Both photos came with a C.O.A. from Daniel Enterprises Marketing out of Chino, Calif. I have never heard of the company and couldn’t find out any information on the store. Both signatures appear to be genuine, though collectors have to be careful, especially with Bird. His mail has been ghost signed forever and he’s not a big fan of signing autographs. Bird proved his dominance again and again, winning three NBA titles.
The photo of Bird is from the early ’90s—which is good news. It seems there are many more photos forged today than during Bird’s playing days. Back then a signed photo was worth maybe $30-$50. Today, it’s worth much more, so it’s logical that it’s tougher to secure a legitimate Bird signature unless you’re willing to break open the wallet.
Barkley is the polar opposite of Bird, and continues to entertain today as a broadcaster. His stories could fill a 10-volume series. There was the time Barkley got in a bar fight and decided it would be a good idea to remove the guy from the bar via the plate-glass window, or the time he lost $2.5 million playing blackjack. And have you seen this guy’s golf swing? He’s terrible. However, he’s never one to turn down a good charity golf outing—Barkley routinely tees it up with guys like Michael Jordan, and never fails to leave everyone rolling on the putting green. You would think a guy that plays that much golf would be competitive. He’s not. But it’s sure fun to watch.
On the hardwood, Barkley was a dominating power forward, earning the NBA’s M.V.P. Award in 1993. He also won two Olympic gold medals as part of the first two Dream Teams.

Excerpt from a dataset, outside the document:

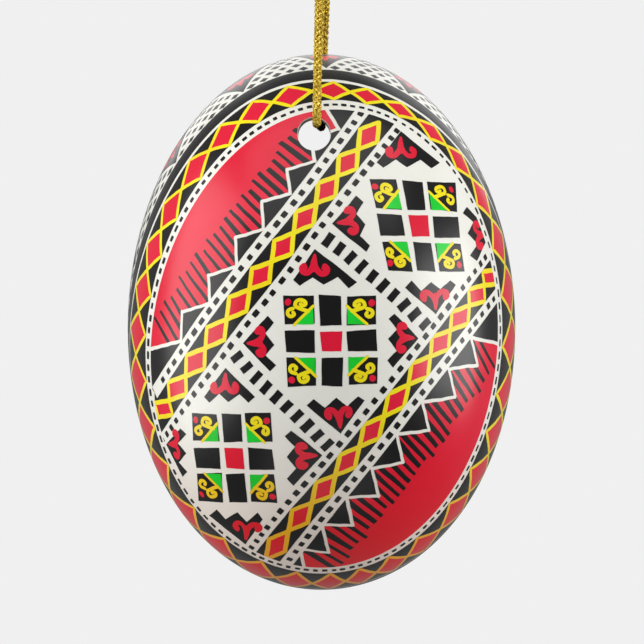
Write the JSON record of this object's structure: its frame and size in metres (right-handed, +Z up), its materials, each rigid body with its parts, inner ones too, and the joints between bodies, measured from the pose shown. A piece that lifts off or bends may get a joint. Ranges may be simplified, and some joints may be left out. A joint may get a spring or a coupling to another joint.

Last but not least for hoops autographs was a framed and matted picture of Los Angeles Lakers legend “Big Game” James Worthy. It’s not the best signature I’ve ever seen, but for $10, I’ll take it. It almost looks like it was signed twice, or maybe the Sharpie wasn’t working well. My fear is that the real autograph started to fade and some joker decided to trace the signature over the top to “restore” it to its original beauty. I guess we’ll never know.
Worthy will always be recognized as one of the true gamers. He played his best ball in the playoffs, and was part of three championship teams with the Lakers. He also won the NCAA championship in 1982 with UNC as a junior. Worthy used to be a great signer through the mail, but those days are over. Today he hosts the Lakers pregame and postgame shows, and is the CEO for his company, Worthy Enterprises.
The lone football autograph in the bunch is Buffalo Bills receiver Andre Reed. A 2008 finalist for the Hall of Fame, I think it’s only a matter of time until he will be sporting one of those awful yellow suit coats. Reed has always been a great signer and still answers his fan mail. But I’m guessing that may end when he gets the call from Canton. Reed was a crucial piece of the Bill’s Super Bowl days in the 1990s. They never took home the hardware, but they did make it to four straight.